Much like Cloud Functions, you don’t need to manage any underlying servers. You simply upload your code, select a runtime, and let it run. If you’re using the flexible environment, you can deploy your application as Docker containers, allowing much more flexibility.
However, unlike Cloud Functions, you do still need to run “Instances” of each service. You’re charges are based on this, and not based on individual function invocations, as there’s nothing like cold start available. (You can downscale to 0 instances on the standard environment, but cold starts will be slow.)
App Engine currently supports the following runtime environments, though if you’re using the flexible environment, you can run custom runtimes in Docker containers.
- Python 2.7, Python 3.7
- Java 8, Java 11
- Node.js 8, Node.js 10
- PHP 5.5, PHP 7.2, PHP 7.3, and PHP 7.4 (beta)
- Ruby 2.5 (beta)
- Go 1.11, Go 1.12, Go 1.13, and Go 1.14 (beta)
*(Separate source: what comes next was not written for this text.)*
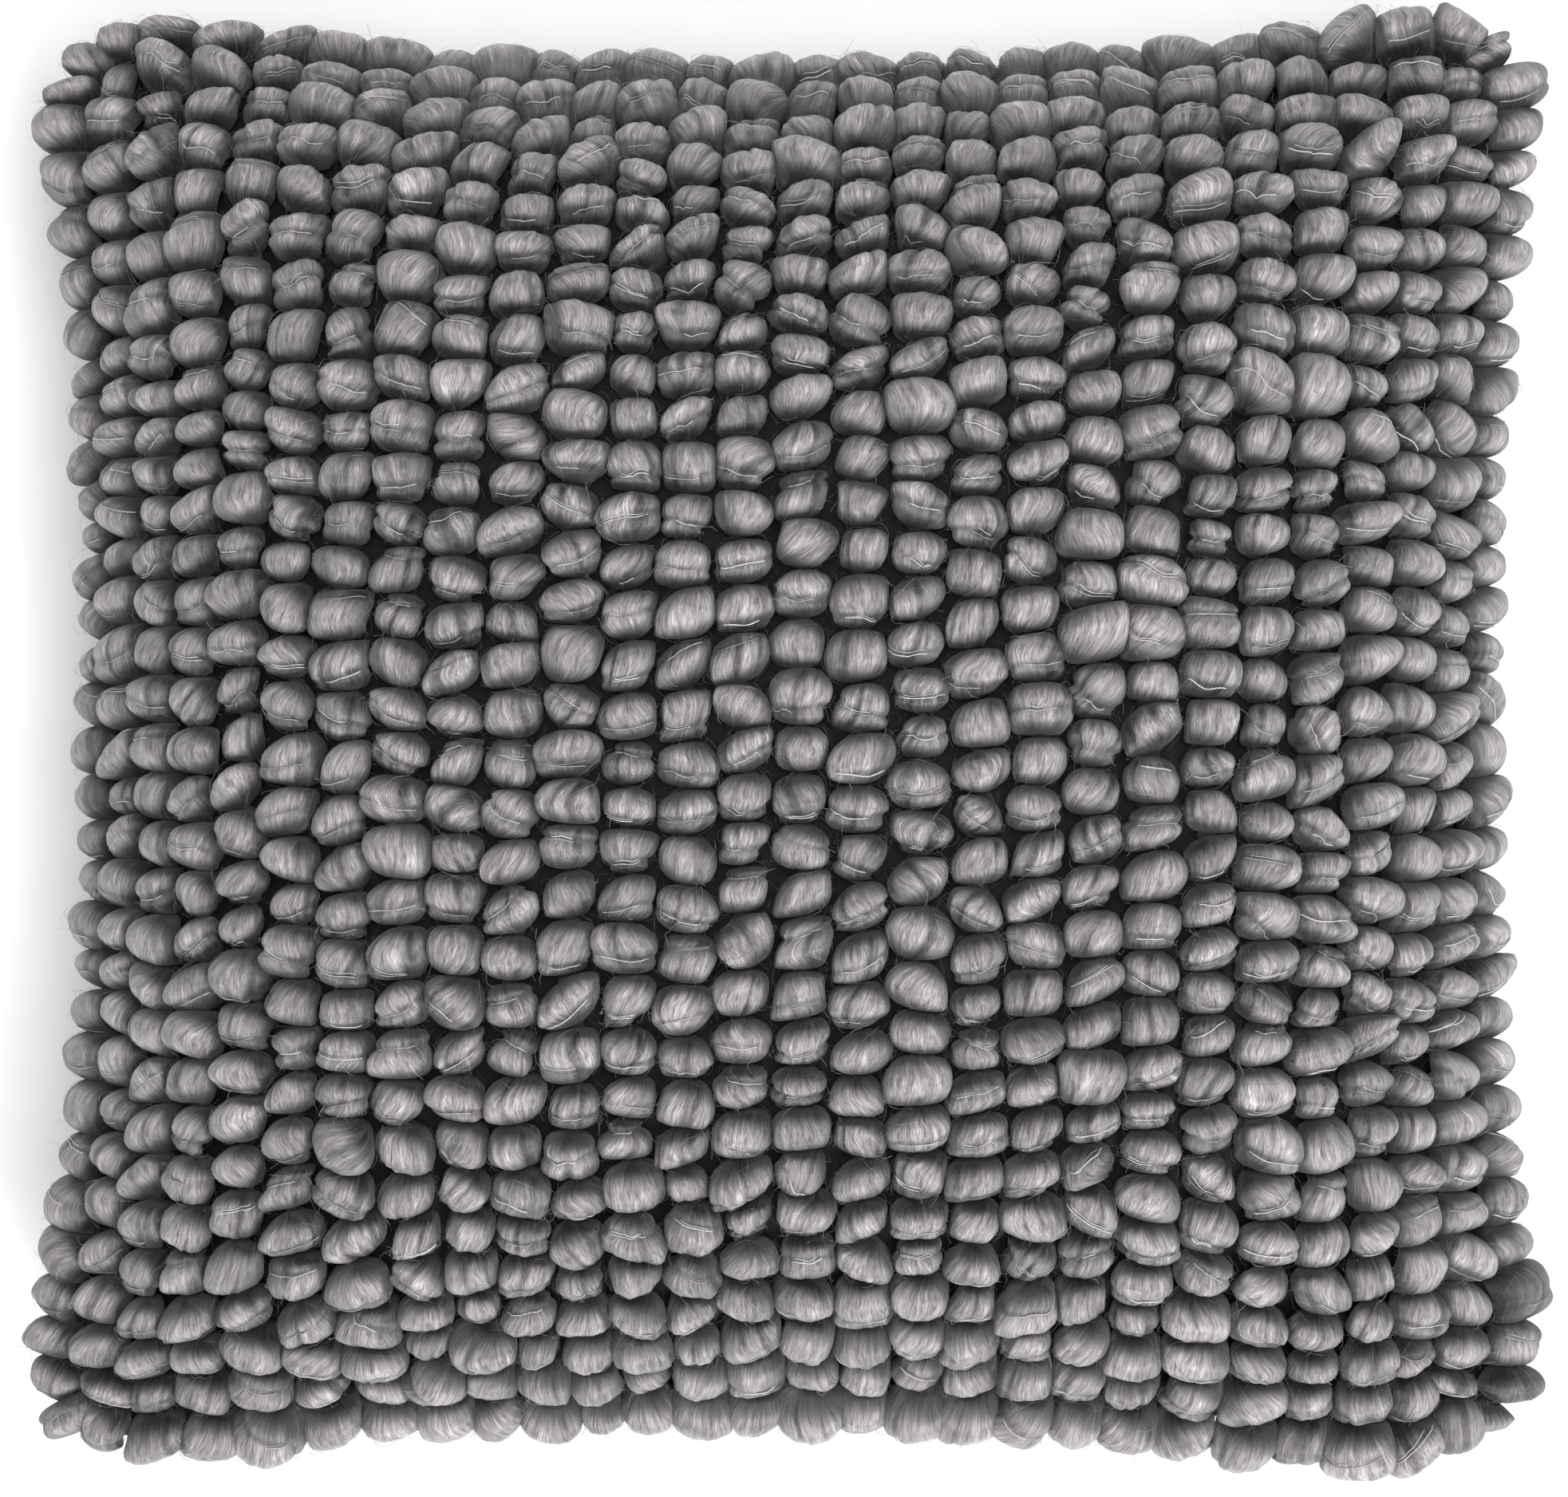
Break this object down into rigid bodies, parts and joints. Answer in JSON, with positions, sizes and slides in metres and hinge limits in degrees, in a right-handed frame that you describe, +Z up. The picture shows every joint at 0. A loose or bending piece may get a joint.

For data storage and persistence, there’s a built-in datastore, but it’s being phased out in favor of Firestore, a NoSQL Document database offered as part of the Firebase platform. It has a Datastore mode specifically for compatibility with App Engine’s built in datastore. There’s also a memcache as a service, custom task queues, and cron jobs available from the App Engine console.
If you’d like to get started, Google provides plenty of built in tutorials from the App Engine console.
Standard versus Flexible Environments
App Engine has two different environments you can choose from, both with their pros and cons.
The first, and default environment, is the standard one. This mode operates like compute engine, with predefined instance classes and VM configurations where you will be billed hourly based on usage. Of course, you don’t have to manage these yourself App Engine will handle it, and the environment is sandboxed. This environment has the advantage of quick deployments, and the possibility of zero downscaling, though cold starts can still be slow.
However, with standard you don’t get SSH access, nor do you you get background processes like cron (though Google does provide this as a managed service). There’s a startup and shutdown cost of 15 minutes of instance time, so you’ll want to avoid overly aggressive auto scaling.
The flexible environment uses Docker containers to run everything. Though, if you’re using one of the supported runtimes, you might not need to manage the container yourself. You get SSH access, much more flexibility (it’s in the name), and support for background processes.
However, deployments and startup take a few minutes, and you don’t get access to some built-in App Engine services like memcached.